Juniper and Jules review – this funny and sweet romance is a must-see

Gabriella Schmidt and Stella Taylor in Juniper and Jules at Soho theatre, London.
Scintillating … Gabriella Schmidt and Stella Taylor in Juniper and Jules at Soho theatre, London. Photograph: Linda Nylind/The Guardian

This is a girl-meets-girl story of two women flirting at a nightclub, falling in love and vowing never to become like other boring couples whose sex and conversation gets stale.

We feel the sparks between them as Juniper (Stella Taylor) and Jules (Gabriella Schmidt) entwine themselves on Cara Evans’ simple set of a single bed on the traverse stage. Jules looks wondrously at Juniper’s vagina – she has only ever had boyfriends before now – and accidentally tells her she loves her. If they ever split up, says Juniper, she would end up looking for someone else exactly like Jules.

It is a bright, shiny button of an affair but – of course – they begin to bicker and hit the buffers as the relationship progresses. While their trajectory is a fairly familiar one, there is so much zest and freshness in Stephanie Martin’s funny, sweet and quietly radical script that this couple’s story feels entirely unique, their dialogue staying sharp and original.

Beautifully directed by Bethany Pitts, the exuberant tennis match conversations are balanced against beats of silence and lively music by Nicola T Chang. Even the baldly romantic lines zing and have little trace of schmaltz. “All of this space has opened up inside,” says Jules, after sleeping with Juniper for the first time. When they jokingly talk about splitting up, Jules says there is no way she would leave: “We’ve just bought a new mop.”

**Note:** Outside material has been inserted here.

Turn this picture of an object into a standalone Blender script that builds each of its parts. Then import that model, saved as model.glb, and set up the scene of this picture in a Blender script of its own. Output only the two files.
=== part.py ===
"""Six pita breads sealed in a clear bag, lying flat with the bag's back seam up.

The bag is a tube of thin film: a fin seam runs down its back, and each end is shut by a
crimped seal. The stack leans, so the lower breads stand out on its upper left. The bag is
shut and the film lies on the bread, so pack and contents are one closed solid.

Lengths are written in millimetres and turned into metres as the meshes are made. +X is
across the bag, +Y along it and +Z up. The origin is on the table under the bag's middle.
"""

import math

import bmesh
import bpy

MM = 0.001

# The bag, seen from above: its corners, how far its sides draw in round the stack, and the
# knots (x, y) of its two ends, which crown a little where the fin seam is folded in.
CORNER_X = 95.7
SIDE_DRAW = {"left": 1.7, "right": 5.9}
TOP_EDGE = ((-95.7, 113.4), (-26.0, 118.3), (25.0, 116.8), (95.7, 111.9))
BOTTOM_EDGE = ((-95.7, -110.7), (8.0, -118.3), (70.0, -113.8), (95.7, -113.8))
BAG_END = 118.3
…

There are greater questions asked around love and freedom: how to be in a relationship that still allows for excitement, individual autonomy and a lack of possessiveness. “What if we run out of things to say?” asks Jules, and floats the idea of “ethical non-monogamy” which brings the play’s biggest tensions.

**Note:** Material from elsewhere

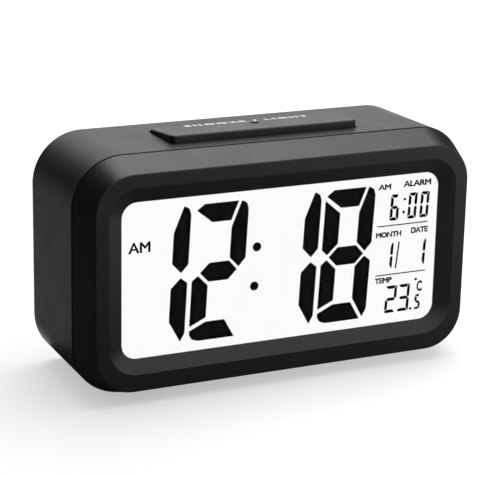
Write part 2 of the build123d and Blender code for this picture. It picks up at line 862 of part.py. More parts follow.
def chip_resistors():
    """Row of chip resistors on the main board."""
    z = board_low + 5 * resistor_length
    start = -board_width / 4
    return [block(start + resistor_pitch * place, start + resistor_pitch * place + resistor_width,
                  board_back, board_back + resistor_height, z, z + resistor_length)
            for place in range(resistor_count)]


def snooze_bar():
    """Wedge-shaped bar with a retaining flange, spring spigots, a contact leg and the sensor's hole."""
    half = bar_length / 2
    front_top = roof - top_draft * (bar_front - seam) / (back - seam) + bar_rise_front
    rear_top = rear_roof + bar_rise_back
    side = Polygon((bar_front, flange_bottom), (bar_back, flange_bottom), (bar_back, rear_top),
                   (bar_front, front_top), align=None)
    bar = extrude(Plane.YZ.offset(-half) * side, bar_length, dir=(1, 0, 0))
    bar = fillet(bar.edges().filter_by(Axis.Z), bar_corner_radius)
    bar = fillet(bar.faces().sort_by(Axis.Z)[-1].edges(), bar_edge_radius)
    reach = flange_overlap + bar_gap
    bar += block(-half - reach, half + reach, bar_front - reach, bar_back + reach, flange_bottom, flange_top)
    bar -= block(-half + bar_wall, half - bar_wall, bar_front + bar_wall, bar_back - bar_wall,
                 flange_bottom, bar_ceiling)
    for x in (-spring_x, spring_x):
        bar += post(spring_radius + slack, x, bar_middle, flange_bottom, bar_ceiling)
        bar += post(spigot_radius, x, bar_middle, flange_bottom - spigot_length, flange_bottom)
    bar += post(pad_radius, 0, pad_y, pad_low + pad_thickness, bar_ceiling)
    bar -= post(sensor_radius, sensor_offset, sensor_y, flange_bottom, front_top)
    return bar


def sensor_lens():
    """Smoked lens of the light sensor, glued under the bar with its nose in the bar's hole."""
    top = rear_roof + bar_rise_back
    nose = post(sensor_radius - fine_slack, sensor_offset, sensor_y, bar_ceiling, top)
    low = bar_ceiling - bar_wall / 2
    flange = post(sensor_radius + bar_gap * 3, sensor_offset, sensor_y, low, bar_ceiling)
    return nose + flange


def snooze_pad():
    """Conductive rubber pad under the bar's contact leg."""
    return post(pad_radius, 0, pad_y, pad_low, pad_low + pad_thickness)


def snooze_spring(x):
    """Return spring between the snooze board and the bar, as its envelope."""
    outer = post(spring_radius, x, bar_middle, snooze_board_top, flange_bottom)
    return outer - post(spring_radius - spring_wire, x, bar_middle, snooze_board_top, flange_bottom)


def snooze_board():
    """Board under the bar, with the contact pads that the bar's rubber pad bridges."""
    half = bar_length / 2 + snooze_board_overhang
    low = snooze_board_top - small_board_thickness
    rear = snooze_board_front + snooze_board_width
    board = block(-half, half, snooze_board_front, rear, low, snooze_board_top)
    return board - [post(board_screw_radius + slack / 2, x, bar_middle, low, snooze_board_top)
                    for x in (-snooze_boss_x, snooze_boss_x)]


def light_sensor():
    """Light sensor that stands on the snooze board under its lens."""
    body = post(sensor_radius, sensor_offset, sensor_y, snooze_board_top, snooze_board_top + sensor_height)
    return fillet(body.edges().group_by(Axis.Z)[-1], sensor_radius / 2)


def key_cap(x):
    """Rear key: oblong head in its hole and a wider flange that keeps it in the case."""
    tall, wide = key_tall / 2, key_width
    head = plate(wide, key_z - tall, key_z + tall, key_corner, key_flange_back, back - key_recess, x)
    head = fillet(head.edges().group_by(Axis.Y)[-1], 2 * key_recess)
    return head + plate(wide + 2 * key_lap, key_z - tall - key_lap, key_z + tall + key_lap, key_corner,
                        key_flange_front, key_flange_back, x)


def key_stem(x):
    """Moving stem of a key switch, under the key's flange."""
    return rod(stem_radius, x, key_z, switch_top - switch_height / 2, key_flange_front)


def key_switches():
    """Bodies of the five key switches, soldered to the key board."""
    half = switch_size / 2
    bodies = []
    for x in key_places.values():
        body = block(x - half, x + half, key_board_back, switch_top, key_z - half, key_z + half)
        body = fillet(body.edges().filter_by(Axis.Y), half / 4)
        bodies.append(body - rod(stem_radius + fine_slack, x, key_z,
                                 switch_top - switch_height / 2 - 2 * key_travel, switch_top))
    return bodies


def slide_switch():
    """Body of the sensor's slide switch, with the slot that its knob runs in."""
    x, half, tall = key_row[-1], slide_length / 2, slide_tall / 2
    body = block(x - half, x + half, key_board_back, switch_top, key_z - tall, key_z + tall)
    slot = (knob_width + knob_travel) / 2 + knob_slack
    reach = knob_tall / 2 + knob_slack / 2
    slot_floor = switch_top - switch_height / 2
    return body - block(x - slot, x + slot, slot_floor, switch_top, key_z - reach, key_z + reach)


def slide_knob():
    """Knob of the slide switch, at the left end of its slot."""
    half, tall = knob_width / 2, knob_tall / 2
    base = switch_top - switch_height / 2 + fine_slack
    knob = block(knob_x - half, knob_x + half, base, back - key_recess, key_z - tall, key_z + tall)
    return fillet(knob.edges().group_by(Axis.Y)[-1], key_recess)


def key_board():
    """Board behind the keys, on its three bosses."""
    low, high = key_z - key_board_height / 2, key_z + key_board_height / 2
    board = block(-key_board_width / 2, key_board_width / 2, key_board_front, key_board_back, low, high)
    return board - [rod(board_screw_radius + slack / 2, x, key_z, key_board_front, key_board_back)
                    for x in key_boss_places]


def thermistor():
    """Bead thermistor that hangs from the key board behind the vents."""
    y = key_board_back + thermistor_leg + fine_slack
    top = key_z - key_board_height / 2 + board_screw_head
    low = key_z - key_board_height / 2 - thermistor_drop
    x = -key_board_width / 2 + key_pitch / 2
    bead = Pos(x, y, low) * Sphere(thermistor_radius)
    legs = [post(thermistor_leg, x + side * thermistor_radius / 2, y, low, top) for side in (-1, 1)]
    return bead + legs


def aaa_cell(place):
    """AAA cell with its positive nub, turned about at every second place."""
    side = -1 if place % 2 == 0 else 1
    z = cell_heights[place]
    tip = side * (bay_length / 2 - contact_thickness - dimple_height)
    shoulder = tip - side * cell_nub_length
    end = tip - side * cell_length
    can = cross_rod(cell_diameter / 2, cell_y, z, min(shoulder, end), max(shoulder, end))
    can = fillet(can.edges(), contact_thickness)
    return can + cross_rod(cell_nub_radius, cell_y, z, min(tip, shoulder), max(tip, shoulder))


def contact(side, plus_place, minus_place, with_tag):
    """Sheet metal contact at one end of the bay: a dimple for a plus end, a spring for a minus end."""
    wall_x = side * bay_length / 2
    face_x = wall_x - side * contact_thickness
    places = [place for place in (plus_place, minus_place) if place is not None]
    heights = [cell_heights[place] for place in places]
    piece = block(min(wall_x, face_x), max(wall_x, face_x), bay_floor, bay_floor + contact_width,
                  min(heights) - contact_width / 2, max(heights) + contact_width / 2)
    if plus_place is not None:
        z = cell_heights[plus_place]
        tip = face_x - side * dimple_height
        piece += cross_rod(dimple_radius, cell_y, z, min(tip, face_x), max(tip, face_x))
    if minus_place is not None:
        coil = Cone(contact_spring_radius, contact_spring_tip, contact_spring_length)
        coil -= Cone(contact_spring_radius - contact_spring_wire, contact_spring_tip - contact_spring_wire,
                     contact_spring_length)
        middle = face_x - side * contact_spring_length / 2
        piece += Pos(middle, cell_y, cell_heights[minus_place]) * Rot(0, -side * 90, 0) * coil
    if with_tag:
        z = heights[0]
        piece += block(min(wall_x, face_x), max(wall_x, face_x), bay_floor - tag_length, bay_floor,
                       z - tag_width / 2, z + tag_width / 2)
    return piece


def sounder_disc():
    """Brass plate of the sounder, glued to its ring behind the sound holes."""
    return rod(sounder_radius, sounder_x, sounder_z, sounder_front - sounder_plate, sounder_front)


def sounder_element():
    """Ceramic disc on the sounder's brass plate."""
    plate_front = sounder_front - sounder_plate
    return rod(sounder_ceramic_radius, sounder_x, sounder_z, plate_front - sounder_ceramic, plate_front)


def lead(points):
    """Round lead along straight runs joined by the largest tangent arcs that fit them."""
    corners = [Vector(*point) for point in points]
    radii = []
    for before, corner, after in zip(corners, corners[1:], corners[2:]):
        turn = (corner - before).get_angle(after - corner)
        shorter = min((corner - before).length, (after - corner).length)
        radii.append(0.45 * shorter / tan(radians(turn / 2)))
    print("lead arc radii", [round(radius, 1) for radius in radii])
    path = FilletPolyline(*corners, radius=radii)
    start = Plane(origin=corners[0], z_dir=corners[1] - corners[0])
    tube = sweep(start * Circle(lead_thickness / 2), path=path)
    length = sum(edge.length for edge in path.edges())
    print("lead volume share", round(tube.volume / (pi * (lead_thickness / 2) ** 2 * length), 3))
    return tube


def battery_lead(place):
    """Lead from one solder tag to the main board."""
    side, z = tag_places()[place]
    x = side * (bay_length / 2 - contact_thickness / 2)
    start = bay_floor - tag_length
    run = (start - board_back) / 3
    end = z - side * tag_width / 2
    return lead([(x, start, z), (x, start - run, z), (x + side * run, board_back + run, end),
                 (x + side * run, board_back, end)])


def sounder_leads():
    """Pair of leads from the sounder to the main board."""
    start = sounder_front - sounder_plate - sounder_ceramic
    run = (start - board_back) / 3
    pair = []
    for step in (-1, 1):
        x = sounder_x + step * 2 * lead_thickness
        end = board_width / 2 - 4 * lead_thickness + step * lead_thickness
        pair.append(lead([(x, start, sounder_z), (x, start - run, sounder_z),
                          (end, board_back + run, sounder_z + run), (end, board_back, sounder_z + run)]))
    return pair


def ribbon(x, width, points, radius):
    """Flat ribbon that bends only across its width."""
    path = FilletPolyline(*[Vector(x, y, z) for y, z in points], radius=radius)
    along = Vector(0, points[1][0] - points[0][0], points[1][1] - points[0][1])
    start = Plane(origin=(x, *points[0]), x_dir=(1, 0, 0), z_dir=along)
    return sweep(start * Rectangle(width, ribbon_thickness), path=path)


def key_ribbon():
    """Ribbon from the key board to the main board."""
    run = (key_board_front - board_back) / 4
    low = key_z - key_board_height / 2
    points = [(key_board_front, key_z), (key_board_front - run, key_z),
              (board_back + run, low), (board_back, low)]
    return ribbon(board_width / 6, key_ribbon_width, points, run / 2)


def snooze_ribbon():
    """Ribbon from the front edge of the snooze board down to the main board."""
    z = snooze_board_top - small_board_thickness / 2
    y = (snooze_board_front + board_back) / 2
    low = board_high - snooze_ribbon_width / 2
    return ribbon(-board_width / 4, snooze_ribbon_width,
                  [(snooze_board_front, z), (y, z), (y, low), (board_back, low)], 2 * ribbon_thickness)


def save(name, shape):
    """One STEP file for one named piece, or for a group of like pieces."""
    pieces = shape if isinstance(shape, list) else [shape]
    solids = [solid for piece in pieces for solid in piece.solids()]
    whole = solids[0] if len(solids) == 1 else Compound(children=solids)
    export_step(whole, f"parts/{name}.step")


def main():
    os.makedirs("parts", exist_ok=True)
    builders = [front_bezel, display_window, rear_case, rubber_feet, case_screws, battery_door,
                lcd_front_polariser, lcd_front_glass, lcd_segments, lcd_rear_glass, lcd_rear_polariser,
                light_guide, backlight_leds, reflector_film, backlight_frame, contact_strip,
                display_screws, main_board, board_screws, clock_chip, watch_crystal, capacitor,
                chip_resistors, snooze_bar, sensor_lens, snooze_pad, snooze_board, light_sensor,
                key_switches, slide_switch, slide_knob, key_board, thermistor, sounder_disc,
                sounder_element, sounder_leads, key_ribbon, snooze_ribbon]
    for builder in builders:
        save(builder.__name__, builder())
    save("snooze_spring_left", snooze_spring(-spring_x))
    save("snooze_spring_right", snooze_spring(spring_x))
    for name, x in key_places.items():
        save(f"key_{name}", key_cap(x))
        save(f"stem_{name}", key_stem(x))
    for place, name in enumerate(("top", "middle", "bottom")):
        save(f"cell_{name}", aaa_cell(place))
    save("contact_plus", contact(-1, 0, None, True))
    save("contact_minus", contact(1, None, 2, True))
    save("contact_link_left", contact(-1, 2, 1, False))
    save("contact_link_right", contact(1, 1, 0, False))
    save("battery_lead_plus", battery_lead(0))
    save("battery_lead_minus", battery_lead(1))


main()
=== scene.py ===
from math import pi, radians

import bpy
from mathutils import Matrix, Vector


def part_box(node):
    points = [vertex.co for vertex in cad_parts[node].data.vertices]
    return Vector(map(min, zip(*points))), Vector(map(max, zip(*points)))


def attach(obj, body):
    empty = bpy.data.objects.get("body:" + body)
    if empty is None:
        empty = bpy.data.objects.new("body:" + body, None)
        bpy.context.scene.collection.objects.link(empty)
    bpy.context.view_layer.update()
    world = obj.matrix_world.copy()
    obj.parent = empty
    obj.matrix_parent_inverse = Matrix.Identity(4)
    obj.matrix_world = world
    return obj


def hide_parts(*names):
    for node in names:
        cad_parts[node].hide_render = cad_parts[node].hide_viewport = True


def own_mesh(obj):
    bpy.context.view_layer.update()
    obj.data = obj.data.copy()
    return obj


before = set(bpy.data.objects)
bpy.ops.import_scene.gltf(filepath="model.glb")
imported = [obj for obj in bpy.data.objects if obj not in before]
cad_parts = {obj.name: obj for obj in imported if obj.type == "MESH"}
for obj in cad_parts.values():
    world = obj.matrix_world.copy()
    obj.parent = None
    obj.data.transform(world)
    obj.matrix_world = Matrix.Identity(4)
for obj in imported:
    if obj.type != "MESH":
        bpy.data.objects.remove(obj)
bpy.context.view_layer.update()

# Front bezel. One black ABS moulding in front: a tapered band, a flat rim and the slope down to the
# window. The tool's fine spark texture leaves it satin, and light gathers softly on its edges.

MM = 0.001


def linear(hex_colour):
    """Linear colour of an sRGB hex value."""
    channels = [int(hex_colour[place:place + 2], 16) / 255 for place in (0, 2, 4)]
    return [c / 12.92 if c <= 0.04045 else ((c + 0.055) / 1.055) ** 2.4 for c in channels] + [1.0]


def add_node(material, kind, settings=None, links=None):
    """A shader node with its settings, and with links from other nodes' outputs to its sockets."""
    node = material.node_tree.nodes.new(kind)
    for key, value in (settings or {}).items():
        if isinstance(key, int) or key in node.inputs:
            node.inputs[key].default_value = value
        else:
            setattr(node, key, value)
    for key, output in (links or {}).items():
        material.node_tree.links.new(output, node.inputs[key])
    return node


def new_finish(name, **sockets):
    """A material with its shader's own sockets set, its shader, and coordinates in metres."""
    material = bpy.data.materials.new(name)
    material.use_nodes = True
    shader = material.node_tree.nodes["Principled BSDF"]
    for key, value in sockets.items():
        shader.inputs[key.replace("_", " ")].default_value = value
    place = add_node(material, "ShaderNodeTexCoord").outputs["Object"]
    return material, shader, place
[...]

Both performances are scintillating, full of chemistry and nuance with niftily enacted sex scenes. They are by turns meltingly adoring of each other (“I don’t have words for that feeling,” one says to the other about her attraction) but also cruel (“I’m so bored of you”) and sadly vulnerable (“You stopped looking at me. Your face changed”). It is an intense love story, in the sweetest possible sense, and a must-see for all romantics, and otherwise.